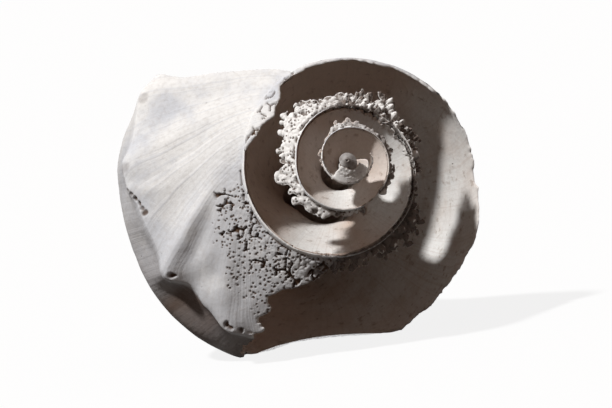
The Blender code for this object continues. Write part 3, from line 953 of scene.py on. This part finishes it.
def wall_quads(keep, edges, columns, count):
    """The outer face, the inner face count points further on, and the rim between them."""
    i, j = np.nonzero(keep[1:-1, 1:-1])
    corner = i * columns + j
    outer = np.stack([corner, corner + columns, corner + columns + 1, corner + 1], -1)
    start, end = edges.T
    rim = np.stack([start, end, end + count, start + count], -1)
    return np.concatenate([outer, outer[:, ::-1] + count, rim])


def wall_marks(turn, r, z, dirt_and_shade, shore):
    """What the material reads at each point, on the outer face and then on the inner one."""
    none = np.zeros(turn.shape)
    marks = {
        "inside": (none, none + 1.0),
        "pits": (pitting(turn, r, z), none),
        # Dirt, and painted shade and shadow
        "dirt_and_shade": (dirt_and_shade, none),
        "crust": (chalky(turn, r, z), none),
        # Grey roof, and painted shade on the side
        "grey_and_side_shade": (greying_and_side_shade(turn, z), none),
        "line": [growth_line(turn, z)] * 2,
        # Painted shade inside, brown where the chambers lie in shade
        "painted_shade": [read(INSIDE_PAINTED_SHADE, turn)] * 2,
        "edge": [shore * read(EDGE_WHITE, turn)] * 2,
    }
    return {key: np.stack(faces).ravel() for key, faces in marks.items()}


def shell_sheet(name, stretch, columns_at, material, edge_cells, pieces=1):
    """One stretch of shell wall: its rows are turns, its columns distances along the profile.
    A broken edge is rounded and worn over this many cells."""
    turns = turns_between(*stretch)
    s = columns_at(turns)
    rows, columns = s.shape
    count = rows * columns
    turn = np.repeat(turns[:, None], columns, 1)
    keep = kept_cells(turns, s)
    edges = border(keep, columns)
    points, r, z = outside(turn, s)
    normal = normals(points)
    out, dirt_and_shade = relief(turn, r, z, points)
    thick = wall(turn, r, z)
    shore = 1.0 - inland(keep, edge_cells)
    rounding = EDGE_ROUNDING * thick * (1.0 - np.sqrt(1.0 - shore**2))
    outer = relaxed(points + normal * (out - rounding)[..., None], edges)
    sunk = np.minimum(out + INSIDE_SPARED, 0.0)
    inner = relaxed(points + normal * (sunk - thick + rounding)[..., None], edges)
    quads = wall_quads(keep, edges, columns, count)
    both = np.stack([outer, inner]).reshape(-1, 3)
    marks = wall_marks(turn, r, z, dirt_and_shade, shore)
    row = (quads[:, 0] % count) // columns
    for k in range(pieces):
        part = (row * pieces) // rows == k
        title = name if pieces == 1 else name + "_" + str(k + 1)
        mesh_object(title, both, quads[part], marks, material)


def turns_between(first, last, step):
    """Turns at even steps, in metres, along the shoulder."""
    r1, r2 = radius_at(first), radius_at(last)
    count = int(2.0 * pi * (r2 - r1) / (np.log(GROWTH) * step)) + 2
    return np.log(np.linspace(r1, r2, count) / SHOULDER_RADIUS) / np.log(GROWTH)


def columns_to(turns, first, last, step):
    """Distances along the profile from one place to another, the same for each turn."""
    s = np.linspace(first, last, int((last - first) / step) + 2)
    return np.tile(s, (len(turns), 1))


def side_columns(turns, top):
    """Distances along the profile from the top of the side to the canal's end: even steps down
    to the middle, then as many as FOOT_COLUMNS."""
    share = np.linspace(0.0, 1.0, int((MIDDLE_S - top) / SIDE_STEP) + 2)[None, :]
    upper = top + (MIDDLE_S - top) * share + 0.0 * turns[:, None]
    foot = along_profile(CANAL_END * FOOT_BEYOND / radius_at(turns))[:, None]
    lower = mix(MIDDLE_S, foot, np.linspace(0.0, 1.0, FOOT_COLUMNS)[None, 1:])
    return np.hstack([upper, lower])


def whorl_columns(turns, roof_step, side_step):
    """Distances along the profile from the suture down to the hidden end of an early whorl."""
    roof = columns_to(turns, EDGE_S, SHOULDER_S, roof_step)
    side = columns_to(turns, SHOULDER_S, BOTTOM_S, side_step)
    return np.hstack([roof, side[:, 1:]])


def pillar(material):
    """The columella, a column round the axis with the canal's groove in it."""
    rows = np.array(PILLAR) * SHOULDER_RADIUS
    rings, sides = PILLAR_RINGS, PILLAR_SIDES
    heights = np.linspace(rows[0, 0], rows[-1, 0], rings)
    turns = -np.linspace(0.0, 1.0, sides + 1)[:-1]
    height, turn = np.meshgrid(heights, turns, indexing="ij")
    radius = read(rows, height) - groove(turn, height)
    points = placed(turn, np.maximum(radius, PILLAR_LEAST), height)
    points = points + uneven(points, *PILLAR_UNEVEN)[..., None]
    index = np.arange(rings * sides).reshape(rings, sides)
    beside = np.roll(index, -1, axis=1)
    quads = np.stack([index[:-1], beside[:-1], beside[1:], index[1:]], -1).reshape(-1, 4)
    flat = points.reshape(-1, 3)
    flat = np.concatenate([flat, [flat[:sides].mean(0), flat[-sides:].mean(0)]])
    k = np.arange(0, sides, 2)
    onward = (k + 2) % sides
    foot = np.stack(np.broadcast_arrays(k, len(flat) - 2, onward, k + 1), -1)
    last = (rings - 1) * sides
    head = [last + k, last + k + 1, last + onward, len(flat) - 1]
    head = np.stack(np.broadcast_arrays(*head), -1)
    # The columella gets painted shade, as a share of the inside's brown
    marks = {"inside": np.ones(len(flat)), "painted_shade": np.full(len(flat), PILLAR_PAINTED_SHADE)}
    mesh_object("columella", flat, np.concatenate([quads, foot, head]), marks, material)


# Materials


def empty_tree(owner):
    """The node tree of a material or world, with nothing in it."""
    owner.use_nodes = True
    owner.node_tree.nodes.clear()
    return owner.node_tree


def node(tree, kind, inputs=None, **settings):
    """The outputs of a new shader node. Its inputs are given as values or as other sockets."""
    made = tree.nodes.new("ShaderNode" + kind)
    for key, value in settings.items():
        setattr(made, key, value)
    for key, value in (inputs or {}).items():
        if isinstance(value, bpy.types.NodeSocket):
            tree.links.new(value, made.inputs[key])
        else:
            made.inputs[key].default_value = value
    return made.outputs


def blend(tree, share, a, b):
    """A colour part-way from a to b. Either is a socket or a plain colour."""
    colours = [c if isinstance(c, bpy.types.NodeSocket) else (*c, 1.0) for c in (a, b)]
    inputs = {0: share, 6: colours[0], 7: colours[1]}
    return node(tree, "Mix", inputs, data_type="RGBA")[2]


def maths(tree, kind, a, b):
    return node(tree, "Math", {0: a, 1: b}, operation=kind)[0]


def ramp(tree, value, low, high, bottom=0.0, top=1.0):
    """value stretched from low..high to bottom..top with soft ends."""
    limits = {"From Min": low, "From Max": high, "To Min": bottom, "To Max": top}
    inputs = {"Value": value, **limits}
    return node(tree, "MapRange", inputs, interpolation_type="SMOOTHSTEP")[0]


def mark(tree, name):
    return node(tree, "Attribute", attribute_name=name)["Fac"]


def speckle(tree, place, scale, detail, shift):
    """Noise at this scale, read at a shifted place so that no two speckles match."""
    shifts = (shift, shift * 0.7, -shift)
    moved = node(tree, "Mapping", {"Vector": place, "Location": shifts})[0]
    inputs = {"Vector": moved, "Scale": scale, "Detail": detail, "Roughness": SPECKLE_ROUGHNESS}
    return node(tree, "TexNoise", inputs)["Fac"]


def growth_streaks(tree):
    """Noise that changes from one growth line to the next."""
    inputs = {"W": mark(tree, "line"), "Scale": STREAKS_PER_TURN, "Detail": STREAK_DETAIL}
    return node(tree, "TexNoise", inputs, noise_dimensions="1D")["Fac"]


def fine_pores(tree, place):
    """Small round pores where the shell is pitted, from 0 to 1."""
    dots = node(tree, "TexVoronoi", {"Vector": place, "Scale": PORE_SCALE})
    own = node(tree, "SeparateColor", {"Color": dots["Color"]})[0]
    more = maths(tree, "SUBTRACT", mark(tree, "pits"), own)
    there = ramp(tree, more, -PORE_SOFTNESS, PORE_SOFTNESS)
    return maths(tree, "MULTIPLY", ramp(tree, dots["Distance"], *PORE_ROUND), there)


def layered(tree, tone, layers, textures):
    """A colour with others laid over it, each where its texture is high."""
    for name, low, high, most, colour in layers:
        tone = blend(tree, ramp(tree, textures[name], low, high, 0.0, most), tone, colour)
    return tone


def surface_height(tree, inner, textures, pore):
    """The finest relief, for the bump: weaker growth lines on the inside."""
    lines = maths(tree, "SUBTRACT", LINES_HIGH, maths(tree, "MULTIPLY", inner, LINES_LACK))
    height = maths(tree, "MULTIPLY", textures["grain"], GRAIN_HIGH)
    height = maths(tree, "ADD", height, maths(tree, "MULTIPLY", textures["streak"], lines))
    height = maths(tree, "ADD", height, maths(tree, "MULTIPLY", textures["fleck"], FLECKS_HIGH))
    return maths(tree, "SUBTRACT", height, maths(tree, "MULTIPLY", pore, PORES_DEEP))


def worn_shell():
    """Chalky outside, smoother cream inside browned by painted shade, with stains, dirt, painted
    shadow, pits and growth lines.
    """
    material = bpy.data.materials.new("worn shell")
    tree = empty_tree(material)
    place = node(tree, "TexCoord")["Object"]
    textures = {name: speckle(tree, place, *how) for name, how in SPECKLES.items()}
    textures["streak"] = growth_streaks(tree)
    textures["edge"] = mark(tree, "edge")
    pore = fine_pores(tree, place)
    inner = mark(tree, "inside")

    outer_tone = layered(tree, CHALK, OUTSIDE_LAYERS, textures)
    # Grey on the roof and painted shade on the side, in patches
    patchy = ramp(tree, textures["patch"], *GREY_PATCHES)
    greyed_and_shaded = maths(tree, "MULTIPLY", mark(tree, "grey_and_side_shade"), patchy)
    outer_tone = blend(tree, greyed_and_shaded, outer_tone, ROOF_GREY_AND_SHADE)
    outer_tone = blend(tree, mark(tree, "crust"), outer_tone, CRUST)

    # Painted shade: the inside browns where its chambers lie in shade, unevenly in broad patches
    patchy = ramp(tree, textures["broad"], *PAINTED_SHADE_PATCHES)
    painted_shade_share = maths(tree, "ADD", mark(tree, "painted_shade"), patchy)
    inner_tone = layered(tree, blend(tree, painted_shade_share, CREAM, PAINTED_SHADE_BROWN), INSIDE_LAYERS, textures)

    tone = blend(tree, inner, outer_tone, inner_tone)
    tone = layered(tree, tone, LAYERS_ALL_OVER, textures)
    # Dark brown dirt, also standing for painted shade and painted shadow
    soil_and_shade = maths(tree, "MAXIMUM", maths(tree, "MULTIPLY", pore, PORE_SOIL), mark(tree, "dirt_and_shade"))
    tone = blend(tree, soil_and_shade, tone, EARTH_AND_SHADE)

    height = surface_height(tree, inner, textures, pore)
    look = {
        "Base Color": tone,
        "Roughness": ramp(tree, textures["grain"], *ROUGHNESS),
        "Normal": node(tree, "Bump", {"Height": height, **BUMP})[0],
        "Specular IOR Level": SHEEN,
    }
    shader = node(tree, "BsdfPrincipled", look)[0]
    node(tree, "OutputMaterial", {"Surface": shader})
    return material


# The stage, light and camera


def finish_tree(tree, output, unseen, seen):
    """One shader for what the camera sees, also by a mirror or through glass, and another for
    all other light."""
    path = node(tree, "LightPath")
    direct = maths(tree, "MAXIMUM", path["Is Camera Ray"], path["Is Glossy Ray"])
    direct = maths(tree, "MAXIMUM", direct, path["Is Transmission Ray"])
    mixed = node(tree, "MixShader", {0: direct, 1: unseen, 2: seen})[0]
    node(tree, output, {"Surface": mixed})


def pale_floor():
    """A floor that the camera sees as white, with the shell's shadow on it."""
    mesh = bpy.data.meshes.new("floor")
    corners = [(-1, -1), (1, -1), (1, 1), (-1, 1)]
    points = [(x * FLOOR_HALF, y * FLOOR_HALF, 0.0) for x, y in corners]
    mesh.from_pydata(points, [], [(0, 1, 2, 3)])
    floor = put("floor", mesh)
    pale = bpy.data.materials.new("pale floor")
    tree = empty_tree(pale)
    quiet = node(tree, "BsdfDiffuse", {"Color": FLOOR_UNSEEN})[0]
    plain = node(tree, "BsdfDiffuse", {"Color": FLOOR_SEEN})[0]
    glow = node(tree, "Emission")[0]
    bright = node(tree, "MixShader", {0: FLOOR_GLOW, 1: plain, 2: glow})[0]
    finish_tree(tree, "OutputMaterial", quiet, bright)
    mesh.materials.append(pale)


def studio():
    """A dim warm light from all round, which the camera sees as white."""
    world = bpy.data.worlds.new("studio")
    bpy.context.scene.world = world
    tree = empty_tree(world)
    dim = {"Color": (*SHADE_LIGHT, 1.0), "Strength": SHADE_STRENGTH}
    shade = node(tree, "Background", dim)[0]
    white = node(tree, "Background", {"Color": (1.0, 1.0, 1.0, 1.0)})[0]
    finish_tree(tree, "OutputWorld", shade, white)


def sunlight():
    sun = bpy.data.lights.new("sun", "SUN")
    sun.energy = SUN_STRENGTH
    sun.angle = SUN_ANGLE
    lamp = put("sun", sun)
    lamp.rotation_euler = Vector(SUN_FROM).to_track_quat("Z", "Y").to_euler()


def look_through_camera():
    view = bpy.data.cameras.new("camera")
    view.lens = LENS
    camera = put("camera", view)
    camera.matrix_world = (
        Matrix.Translation(Vector(CAMERA_AT))
        @ Matrix.Rotation(-CAMERA_TURN, 4, "Z")
        @ Matrix.Rotation(radians(90.0) - CAMERA_DROP, 4, "X")
        @ Matrix.Rotation(CAMERA_ROLL, 4, "Z")
    )
    bpy.context.scene.camera = camera
    bpy.context.scene.view_settings.view_transform = "Standard"


# The scene

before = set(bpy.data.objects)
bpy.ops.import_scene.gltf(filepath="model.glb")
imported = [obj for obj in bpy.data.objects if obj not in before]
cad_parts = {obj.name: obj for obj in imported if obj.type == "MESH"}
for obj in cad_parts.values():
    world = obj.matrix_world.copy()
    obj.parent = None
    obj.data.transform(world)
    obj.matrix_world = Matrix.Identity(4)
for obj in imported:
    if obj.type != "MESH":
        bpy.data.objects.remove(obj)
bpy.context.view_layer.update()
worn = worn_shell()
shell_sheet("roof", ROOF_TURNS, lambda t: columns_to(t, EDGE_S, UNDER_S, ROOF_STEP), worn, 3, 2)
shell_sheet("crust", CRUST_TURNS, lambda t: columns_to(t, EDGE_S, SHOULDER_S, CRUST_STEP), worn, 3)
shell_sheet("side", SIDE_TURNS, lambda t: side_columns(t, SHOULDER_S), worn, 2)
shell_sheet("broken_side", BROKEN_TURNS, lambda t: side_columns(t, SHOULDER_S), worn, 2)
shell_sheet("lip_side", LIP_TURNS, lambda t: side_columns(t, UNDER_S), worn, 2)
shell_sheet("second_whorl", SECOND_TURNS, lambda t: whorl_columns(t, *SECOND_STEPS), worn, 3)
shell_sheet("first_whorls", EARLY_TURNS, lambda t: whorl_columns(t, *EARLY_STEPS), worn, 2)
shell_sheet("apex", APEX_TURNS, lambda t: columns_to(t, EDGE_S, BOTTOM_S, APEX_STEP), worn, 1)
pillar(worn)
pale_floor()
studio()
sunlight()
look_through_camera()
══════
WRITTEN EXERCISE:
Return nothing but the lines from the first line of the listing through the line with "return np.concatenate([outer, outer[:, ::-1]", please, keeping every one of them unchanged.

WRITTEN SOLUTION:
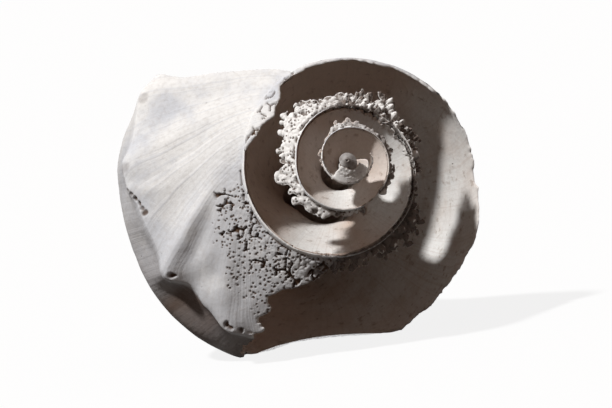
The Blender code for this object continues. Write part 3, from line 953 of scene.py on. This part finishes it.
def wall_quads(keep, edges, columns, count):
    """The outer face, the inner face count points further on, and the rim between them."""
    i, j = np.nonzero(keep[1:-1, 1:-1])
    corner = i * columns + j
    outer = np.stack([corner, corner + columns, corner + columns + 1, corner + 1], -1)
    start, end = edges.T
    rim = np.stack([start, end, end + count, start + count], -1)
    return np.concatenate([outer, outer[:, ::-1] + count, rim])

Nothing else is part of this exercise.